The shadow of his father still looms, even years after his passing.
“Having this surname has many advantages but many more disadvantages, because people expect to see my father and I am not,” he says.
“Because my father - I repeat - was unique and was an important personality in football, the best.
“But sometimes I try to focus on the work I do, on everyday life, because I will get where my work will take me and not where my surname will take me.”
It is the reason why he chose Ibarra in the Spanish fifth tier. His surname is synonymous with the Naples region he managed in before, less so in Tenerife.
He answered the call from Ibarra’s Italian sporting director Mirko Capezzoli last autumn as he knew the Spanish club’s chief had watched his team and knew his style of play.
“This is very important for me, because apart from the fact that my surname is the most important in world football, I was interested in coaching a team where they really loved me,” Maradona Jr says.
“Not only did they love my surname, but they also loved the coaching. So this was important.
“It's definitely the most important project I've committed to. It's definitely the most ambitious and fascinating project.
“Not only because I wanted to have an experience abroad, but also because it allows me to increase my technical and human experience. It's training for what I want to do when I get older.”
So what do the Maradona tactics look like, especially given Ibarra picked him for football reasons, not just the lure of nepotism?

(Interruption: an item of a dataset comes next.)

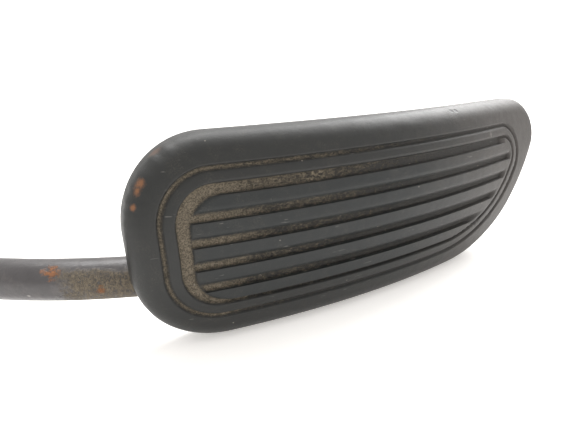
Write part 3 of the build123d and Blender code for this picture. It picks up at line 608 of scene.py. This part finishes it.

“When coaches talk about philosophy, it's always very difficult to answer,” he says.
“But I'll explain.
“All of us coaches want to have 80% per cent possession of the ball. All of us coaches want to be protagonists. All of us coaches want our teams to always be able to play well.
“But in the five years of experience I've had as a coach, I've realised that unfortunately it's not always possible. Clubs in general always look at the results. They don't care about everything else.
“So in my opinion, the philosophy must be to be able to combine the idea of football that a coach has with the results. And it's not easy.
“We all want to be Pep Guardiola, we all want to be Mikel Arteta, we all want to be Enzo Maresca. But it's not easy because not everyone has the City, the Chelsea, the Arsenal players.
“So we have to do what is necessary and adapt our idea to what we have available.”
So if tactics are fluid, and his father’s influence remains there, what does the son of Maradona want from his players?
“I start with a fundamental principle, which is to give priority to players who know how to play football,” he adds. “And more so, those who to try to be a protagonist.
“For example, my tactical principle is the third man running, pass and move, being direct when possible. Otherwise it’s about keeping possession as much as possible.
“But then, I repeat, every game and every situation leads you to have different principles or maybe different from what you have.
“For example, if there is a game where you have to be more direct and play more up to the attackers, I believe that a coach, even if he has the philosophy of possession, should do that.
“For example, we talk a lot about Guardiola, about possession, about keeping possession. But the Guardiola teams, when they have to be direct, they are direct.
“At City there are a lot of plays that go direct to Erling Haaland. And maybe the idea of playing for Guardiola is not reflected much there, but it works.
“I always hope that my teams can read the games and the situations.”
His father was known as El Pibe de Oro – the Golden Boy.
His son is still flying that football flag, rising up the ranks in the coaching game – and given his success at Ibarra, he seems to have that golden touch.